■ **WRITTEN REQUEST**
Return only the lines starting at the line that contains "Turn this picture" and ending with the final line of the listing; include both endpoints.

Source records:
####
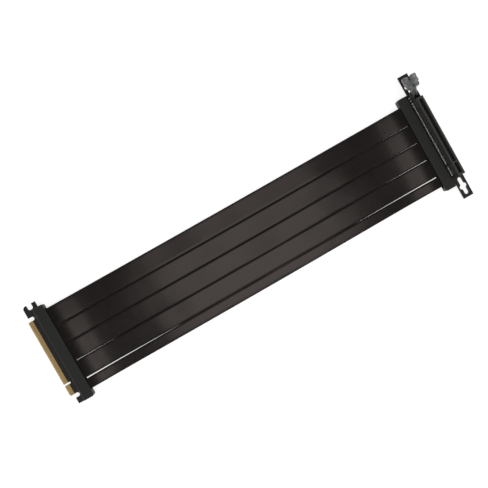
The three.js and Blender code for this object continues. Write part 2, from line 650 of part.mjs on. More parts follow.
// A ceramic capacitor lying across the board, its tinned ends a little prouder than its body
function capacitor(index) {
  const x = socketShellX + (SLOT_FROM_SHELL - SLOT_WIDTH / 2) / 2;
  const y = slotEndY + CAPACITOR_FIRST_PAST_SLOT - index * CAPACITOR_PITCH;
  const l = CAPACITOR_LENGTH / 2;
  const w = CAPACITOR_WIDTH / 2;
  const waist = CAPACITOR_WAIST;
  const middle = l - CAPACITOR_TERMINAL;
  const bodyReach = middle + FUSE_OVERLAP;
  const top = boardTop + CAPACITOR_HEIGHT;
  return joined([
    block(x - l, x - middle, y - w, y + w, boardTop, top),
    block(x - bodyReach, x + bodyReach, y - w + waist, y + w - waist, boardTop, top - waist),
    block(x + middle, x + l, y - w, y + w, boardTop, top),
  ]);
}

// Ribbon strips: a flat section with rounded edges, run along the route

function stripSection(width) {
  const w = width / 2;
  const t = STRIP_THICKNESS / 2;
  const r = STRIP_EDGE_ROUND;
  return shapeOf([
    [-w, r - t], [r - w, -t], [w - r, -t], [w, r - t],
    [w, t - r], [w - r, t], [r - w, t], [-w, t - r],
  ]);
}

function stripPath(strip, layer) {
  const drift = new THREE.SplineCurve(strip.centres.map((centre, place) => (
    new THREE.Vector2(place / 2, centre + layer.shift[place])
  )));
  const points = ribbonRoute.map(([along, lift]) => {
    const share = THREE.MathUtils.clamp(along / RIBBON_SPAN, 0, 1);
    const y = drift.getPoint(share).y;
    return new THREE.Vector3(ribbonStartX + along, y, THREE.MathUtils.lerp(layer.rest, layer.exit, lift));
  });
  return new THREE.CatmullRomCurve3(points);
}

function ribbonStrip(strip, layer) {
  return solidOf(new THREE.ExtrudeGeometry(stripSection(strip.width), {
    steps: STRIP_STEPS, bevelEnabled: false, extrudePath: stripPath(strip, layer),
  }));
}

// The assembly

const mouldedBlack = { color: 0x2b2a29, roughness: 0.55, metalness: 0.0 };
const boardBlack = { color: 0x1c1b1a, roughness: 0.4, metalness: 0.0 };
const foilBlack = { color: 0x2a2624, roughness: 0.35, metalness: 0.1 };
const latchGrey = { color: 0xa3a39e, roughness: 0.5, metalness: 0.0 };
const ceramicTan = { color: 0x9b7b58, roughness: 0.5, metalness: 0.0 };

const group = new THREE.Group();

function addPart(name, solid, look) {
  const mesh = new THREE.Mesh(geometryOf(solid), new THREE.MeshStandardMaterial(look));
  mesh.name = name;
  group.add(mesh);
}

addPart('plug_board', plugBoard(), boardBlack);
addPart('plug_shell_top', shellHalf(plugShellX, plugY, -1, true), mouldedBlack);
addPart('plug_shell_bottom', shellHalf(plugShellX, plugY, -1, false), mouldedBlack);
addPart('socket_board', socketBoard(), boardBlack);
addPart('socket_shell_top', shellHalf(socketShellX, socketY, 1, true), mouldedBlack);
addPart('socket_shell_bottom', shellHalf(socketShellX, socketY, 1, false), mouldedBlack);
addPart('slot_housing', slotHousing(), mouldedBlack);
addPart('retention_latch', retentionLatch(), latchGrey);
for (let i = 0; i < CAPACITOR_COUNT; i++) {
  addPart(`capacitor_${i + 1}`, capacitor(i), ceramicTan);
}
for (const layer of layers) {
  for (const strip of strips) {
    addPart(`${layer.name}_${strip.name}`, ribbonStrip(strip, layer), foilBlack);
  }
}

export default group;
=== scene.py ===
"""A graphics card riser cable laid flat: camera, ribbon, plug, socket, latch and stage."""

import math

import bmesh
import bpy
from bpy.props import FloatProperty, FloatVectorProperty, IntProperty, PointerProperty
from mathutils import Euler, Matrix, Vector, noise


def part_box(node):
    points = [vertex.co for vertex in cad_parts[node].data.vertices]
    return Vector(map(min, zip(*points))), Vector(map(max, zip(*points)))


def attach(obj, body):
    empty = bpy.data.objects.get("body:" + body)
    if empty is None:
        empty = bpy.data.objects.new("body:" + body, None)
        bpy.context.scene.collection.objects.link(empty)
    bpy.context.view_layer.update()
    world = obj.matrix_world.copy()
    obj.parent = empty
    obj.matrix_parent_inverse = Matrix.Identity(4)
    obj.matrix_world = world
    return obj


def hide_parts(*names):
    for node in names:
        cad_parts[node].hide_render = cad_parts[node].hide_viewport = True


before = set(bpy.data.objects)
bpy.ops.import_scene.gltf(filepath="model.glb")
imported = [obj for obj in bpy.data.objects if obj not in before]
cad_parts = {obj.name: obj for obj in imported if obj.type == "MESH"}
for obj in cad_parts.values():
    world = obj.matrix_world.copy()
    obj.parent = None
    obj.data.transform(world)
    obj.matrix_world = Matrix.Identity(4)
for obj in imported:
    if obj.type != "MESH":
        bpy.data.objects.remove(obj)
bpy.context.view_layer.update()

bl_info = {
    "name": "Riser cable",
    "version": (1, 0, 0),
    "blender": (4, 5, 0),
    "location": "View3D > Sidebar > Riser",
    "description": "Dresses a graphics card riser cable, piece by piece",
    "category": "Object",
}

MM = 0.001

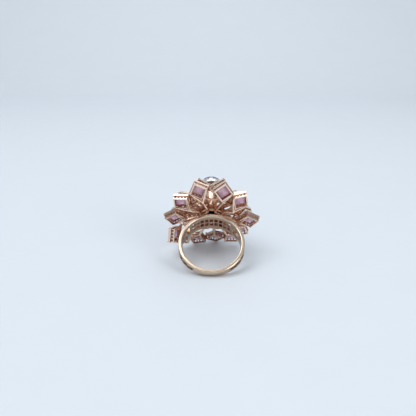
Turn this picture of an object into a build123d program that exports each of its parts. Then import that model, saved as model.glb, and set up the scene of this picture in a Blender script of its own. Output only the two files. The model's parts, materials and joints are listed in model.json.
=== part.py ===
####
■ **REPLY TO THE TASK**
Turn this picture of an object into a build123d program that exports each of its parts. Then import that model, saved as model.glb, and set up the scene of this picture in a Blender script of its own. Output only the two files. The model's parts, materials and joints are listed in model.json.
=== part.py ===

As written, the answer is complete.